Appeal from: Pastore & Pastore (No 2) [2025] FedCFamC2F 26
Appeal number: NAA 81 of 2025
File number: MLC 11903 of 2021
Judgment of: ALDRIDGE J
Date of judgment: 23 July 2025
Catchwords:  FAMILY LAW – APPEAL – Appeal from final property orders – Where the appellant has made a number of defaults in the preparation of the appeal – Oral application for adjournment refused – Where the appellant has failed to file a Summary of Argument – Where the appellant did not make submissions on the appeal – Where there is no apparent merit in the grounds of appeal – Appeal dismissed – Appellant to pay the respondent’s costs.
Legislation:

Family Law Act 1975 (Cth) ss 75, 114UB

Federal Circuit and Family Court of Australia (Family Law) Rules 2021 (Cth) rr 13.23, 13.45

Cases cited:

Bennett and Bennett (1991) FLC 92-191; [1990] FamCA 148

Boulton & Boulton (2024) FLC 94-202; [2024] FedCFamC1A 132

Gronow v Gronow (1979) 144 CLR 513; [1979] HCA 63

Hedlund & Hedlund (2021) FLC 94-065; [2021] FedCFamC1A 84

House v The King (1936) 55 CLR 499; [1936] HCA 40

Norbis v Norbis (1986) 161 CLR 513; [1986] HCA 17

Pollard v RRR Corporation Pty Ltd [2009] NSWCA 110

Number of paragraphs: 20
Date of hearing: 23 July 2025
Place: Sydney (via video link)
The Appellant: Self-represented litigant
Counsel for the Respondent: Mr Duckett
Solicitor for the Respondent: Souki Lawyers

ORDERS

NAA 81 of 2025
MLC 11903 of 2021

FEDERAL CIRCUIT AND FAMILY COURT OF AUSTRALIA
DIVISION 1 APPELLATE JURISDICTION

BETWEEN:

MR PASTORE

Appellant

AND:

MS PASTORE

Respondent

ORDER MADE BY:

ALDRIDGE J

DATE OF ORDER:

23 JULY 2025

THE COURT ORDERS THAT:

1.The appellant’s oral application for an adjournment is dismissed.

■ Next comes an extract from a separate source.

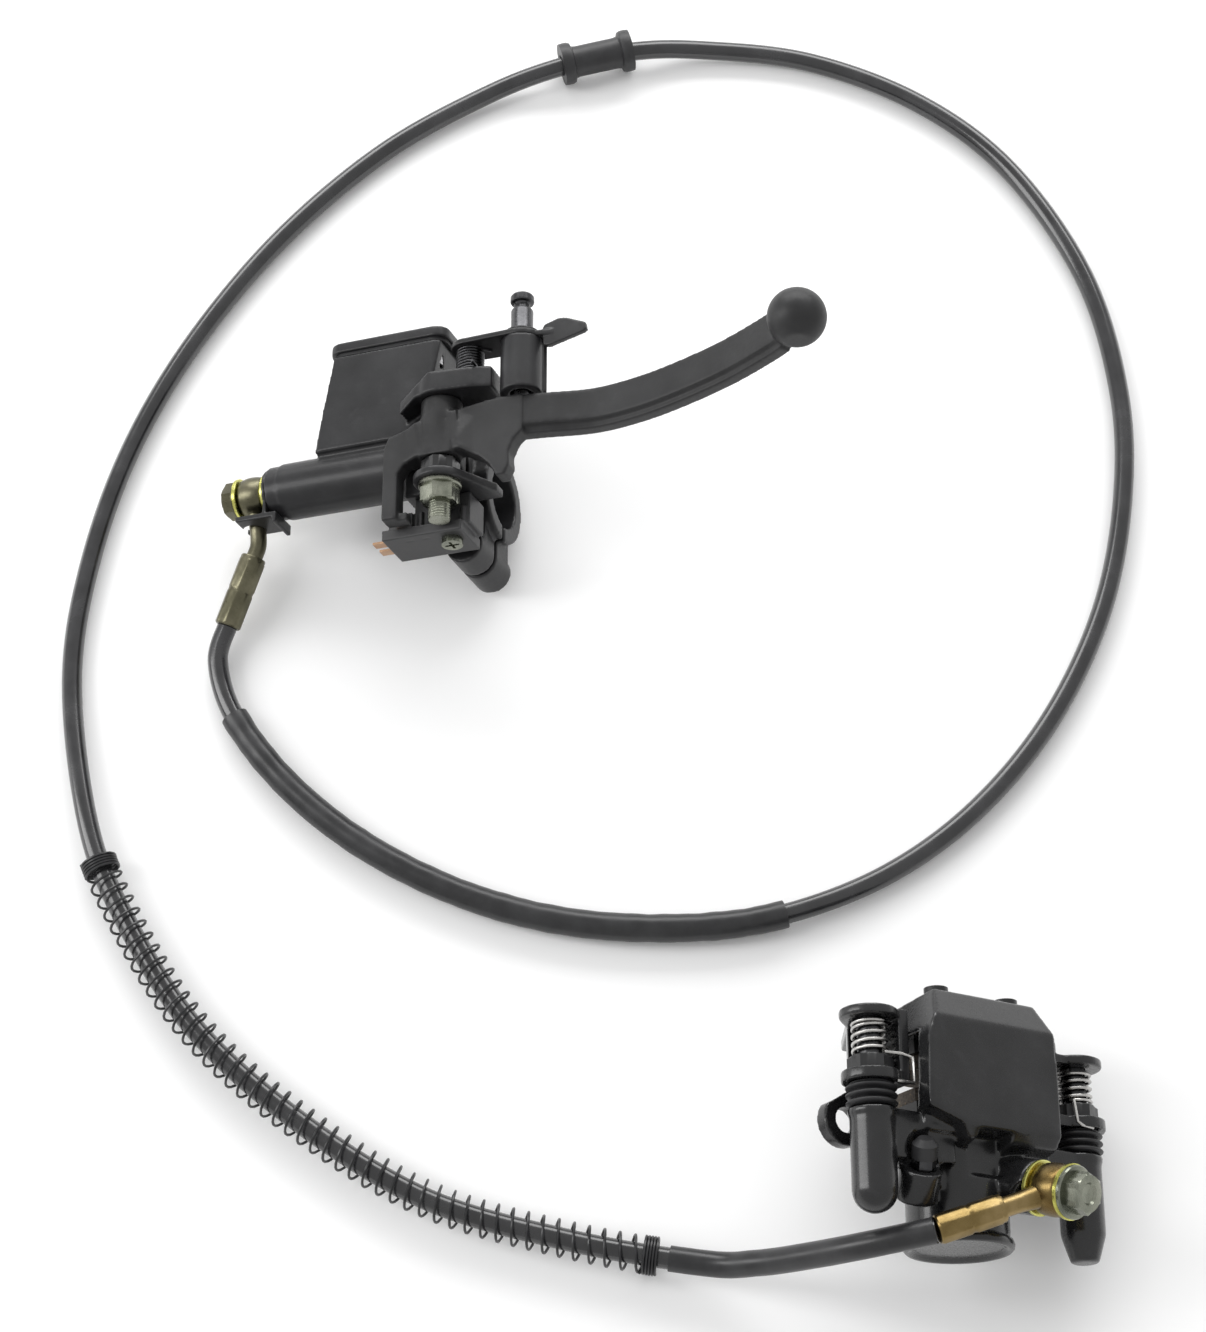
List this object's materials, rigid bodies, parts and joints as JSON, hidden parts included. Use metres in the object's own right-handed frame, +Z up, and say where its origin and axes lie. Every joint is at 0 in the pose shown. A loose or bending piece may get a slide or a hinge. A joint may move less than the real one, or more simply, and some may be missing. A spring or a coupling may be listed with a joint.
{
  "type": "rear brake",
  "caption": "Hydraulic rear brake set for a small quad: handlebar master cylinder with parking lock, long braided hose with wire guard, and floating single-piston caliper",
  "frame": {"origin": "on the table under the middle of the box round the rigid pieces", "axes": "+X right and +Y away as the picture is seen, +Z up off the table that the set lies on"},
  "size_m": [0.3907, 0.4945, 0.1432],
  "materials": {
    "satin_black_paint": "satin",
    "gloss_black_paint": "gloss",
    "black_rubber": "matte",
    "grey_rubber": "matte",
    "black_hose": "satin",
    "black_wire": "satin",
    "zinc": "satin",
    "olive_zinc": "satin",
    "yellow_zinc": "satin",
    "yellow_washer": "gloss",
    "bright_steel": "gloss",
    "black_plastic": "matte",
    "friction_lining": "matte",
    "bronze": "satin"
  },
  "bodies": {
    "frame": {"master_body": "satin_black_paint", "reservoir_cap": "satin_black_paint", "reservoir_diaphragm": "black_rubber", "cap_screws": "zinc", "bar_clamp": "satin_black_paint", "clamp_bolts": "zinc", "pivot_bolt": "zinc", "pivot_nut": "zinc", "pivot_lock_nut": "satin_black_paint", "piston_return_spring": "bright_steel", "piston_circlip": "bright_steel", "switch_body": "black_plastic", "switch_screw": "zinc", "switch_terminals": "yellow_washer", "parking_spring": "bright_steel", "parking_pin_spring": "bright_steel", "upper_banjo_bolt": "olive_zinc", "upper_washers": "yellow_washer", "upper_banjo": "olive_zinc", "hose_bracket": "satin_black_paint", "upper_crimp": "olive_zinc", "brake_hose": "black_hose", "hose_sleeve": "black_hose", "hose_grommet": "grey_rubber", "hose_spring_guard": "black_wire", "guard_collars": "black_wire", "hose_end_sleeve": "black_hose", "lower_crimp": "yellow_zinc", "lower_banjo": "yellow_zinc", "lower_washers": "yellow_washer", "lower_banjo_bolt": "zinc", "caliper_body": "gloss_black_paint", "piston_seal": "black_rubber", "dust_seal": "black_rubber", "outer_pad_plate": "black_wire", "outer_pad_lining": "friction_lining", "pad_pins": "bright_steel", "pad_spring": "bright_steel", "left_pin_spring": "bright_steel", "right_pin_spring": "bright_steel", "left_bellows": "black_rubber", "right_bellows": "black_rubber", "bleed_screw": "bright_steel", "bleed_cap": "black_rubber"},
    "lever": {"brake_lever": "satin_black_paint", "pivot_bush": "bronze"},
    "piston": {"master_piston": "bright_steel", "primary_cup": "black_rubber", "secondary_cup": "black_rubber"},
    "switch_button": {"switch_plunger": "bronze"},
    "lock_arm": {"parking_arm": "satin_black_paint", "parking_barrel": "satin_black_paint"},
    "lock_pin": {"parking_pin": "bright_steel"},
    "bracket": {"caliper_bracket": "satin_black_paint", "slide_pins": "bright_steel", "pin_nuts": "satin_black_paint"},
    "caliper_plunger": {"caliper_piston": "bright_steel"},
    "inner_pad": {"inner_pad_plate": "black_wire", "inner_pad_lining": "friction_lining"}
  },
  "joints": [
    {"name": "lever_pivot", "type": "hinge", "parent": "frame", "child": "lever", "pos_m": [-0.06977, 0.119, 0.05743], "axis": [0, 1, 0], "range_deg": [0, 13], "stiffness_Nm_per_rad": 0.35, "springref_deg": -20.05},
    {"name": "piston_slide", "type": "slide", "parent": "frame", "child": "piston", "axis": [-0.9397, 0, -0.342], "range_m": [0, 0.0033], "deforming": ["piston_return_spring"]},
    {"name": "switch_slide", "type": "slide", "parent": "frame", "child": "switch_button", "axis": [-0.342, 0, 0.9397], "range_m": [0, 0.0022]},
    {"name": "lock_arm_pivot", "type": "hinge", "parent": "frame", "child": "lock_arm", "pos_m": [-0.0599, 0.148, 0.06102], "axis": [0, 1, 0], "range_deg": [0, 12], "stiffness_Nm_per_rad": 0.03, "springref_deg": -34.38},
    {"name": "lock_pin_slide", "type": "slide", "parent": "lock_arm", "child": "lock_pin", "axis": [0, 1, 0], "range_m": [0, 0.004], "stiffness_N_per_m": 150, "springref_m": -0.004, "deforming": ["parking_pin_spring"]},
    {"name": "bracket_slide", "type": "slide", "parent": "frame", "child": "bracket", "axis": [0, -1, 0], "range_m": [0, 0.003], "stiffness_N_per_m": 400, "springref_m": -0.004, "deforming": ["left_pin_spring", "right_pin_spring", "left_bellows", "right_bellows"]},
    {"name": "caliper_piston_slide", "type": "slide", "parent": "frame", "child": "caliper_plunger", "axis": [0, 1, 0], "range_m": [0, 0.003]},
    {"name": "inner_pad_slide", "type": "slide", "parent": "frame", "child": "inner_pad", "axis": [0, 1, 0], "range_m": [0, 0.003]}
  ],
  "couplings": [
    {"joint": "piston_slide", "follows": "lever_pivot", "m_per_rad": 0.014},
    {"joint": "switch_slide", "follows": "lever_pivot", "m_per_rad": 0.0095},
    {"joint": "inner_pad_slide", "follows": "caliper_piston_slide", "ratio": 1}
  ]
}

2.The appeal is dismissed.

3.The appellant pay the costs of the respondent fixed in the sum of $19,848.63 within 28 days.

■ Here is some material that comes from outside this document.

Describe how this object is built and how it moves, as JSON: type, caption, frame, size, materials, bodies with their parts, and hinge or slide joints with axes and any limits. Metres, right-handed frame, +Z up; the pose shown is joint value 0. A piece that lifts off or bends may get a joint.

Note:   The form of the order is subject to the entry in the Court’s records.

Note: This copy of the Court’s Reasons for judgment may be subject to review to remedy minor typographical or grammatical errors (r 10.14(b) Federal Circuit and Family Court of Australia (Family Law) Rules 2021 (Cth)), or to record a variation to the order pursuant to r 10.13 Federal Circuit and Family Court of Australia (Family Law) Rules 2021 (Cth).

Part XIVB of the Family Law Act 1975 (Cth) makes it an offence, except in very limited circumstances, to publish an account of proceedings that identify persons, associated persons, or witnesses involved in family law proceedings.

IT IS NOTED that publication of this judgment by this Court under a pseudonym Pastore & Pastore has been approved pursuant to subsection 114Q(2) of the Family Law Act 1975 (Cth).

EX TEMPORE
REASONS FOR JUDGMENT

ALDRIDGE J:

APPLICATION FOR AN ADJOURNMENT

  1. This appeal is listed for final hearing today. It is in respect of property orders made by a judge of the Federal Circuit and Family Court of Australia (Division 2) on 16 January 2025. The appellant has not filed a Summary of Argument in accordance with the directions of the appeal judicial registrar, to which I shall return shortly, and now seeks an adjournment of the appeal for some three months so he can borrow funds to instruct lawyers to appear for him at the appeal.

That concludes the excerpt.